It’s a huge job with a lot of responsibility. And the pay is non-existent. It is also time consuming, and quite costly. I also have to keep me fed – so the same variables come into play in most instances.
Yesterday, we went and got a second load of hay for the horses and the goats. Yesterday’s off the field load cost $11.00 a bale. If we’d gotten it off the wagon up at the barn, it would have been $12.00 a bale. Hay out of the barn goes for $13.00 a bale. So, we saved $100.00 or $200.00.

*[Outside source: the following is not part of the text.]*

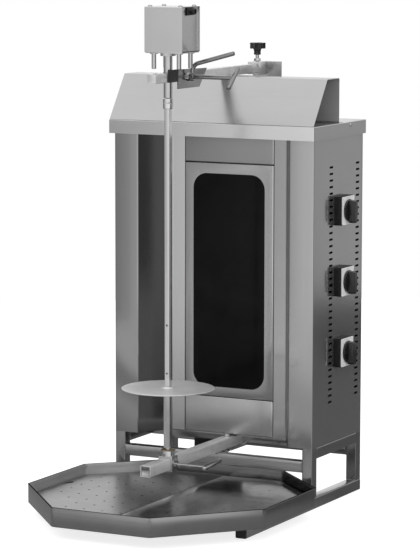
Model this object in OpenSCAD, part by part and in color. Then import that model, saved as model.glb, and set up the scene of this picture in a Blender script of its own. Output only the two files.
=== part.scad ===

Getting the hay off the field requires a greater expenditure of energy on our part. We also have to drop what we’re doing when John DePriest calls and says he’s baling. It looked like it was going to rain, so I figured that we would not be heading into town to pick up a load. I instead figured that I’d do some agility with my now very bored horses. And Pete figured that he’d continue with his wood working project. We both figured wrong. John called. I heard him say “we’ll be right over,” ran and got my gloves, and headed in the direction of the red truck. He didn’t have to hook the trailer to it because it was already in place. A few days before we’d first moved the recycling barrels into place at the fair, and then went and got our first load of hay. This load was on wagons, in the barn.
Fortunately, we had previously taken the time to clean out the hay shed where the hay was to go. I had not yet cleaned out the adjacent shed – no matter, we just needed one to be clean.
Most boarding facilities provide hay to horses on site. This means that boarders can act on other priorities when hay season rolls around. I’m not sure what they do, but they don’t charge out the door at a moment’s notice, checkbook in hand.
This year, we loaded up the trailer in record time. John has this device on the rear of his baler – it catches the bales then sets them in large square grouping of ten bales. I ran to the first, second, third, fourth piles, picked up the individual bales, then handed them to Pete, who stacked 90 bales on the flatbed trailer. We then put an additional ten bales in the bed of the red truck. After, we tied the load in place with ropes that are kept in the truck and specifically used for this purpose.
Once back at home, we put the hay up, in the hayshed. One more load and we’ll be set. This will then provide us with the time needed to focus on other, equally important projects.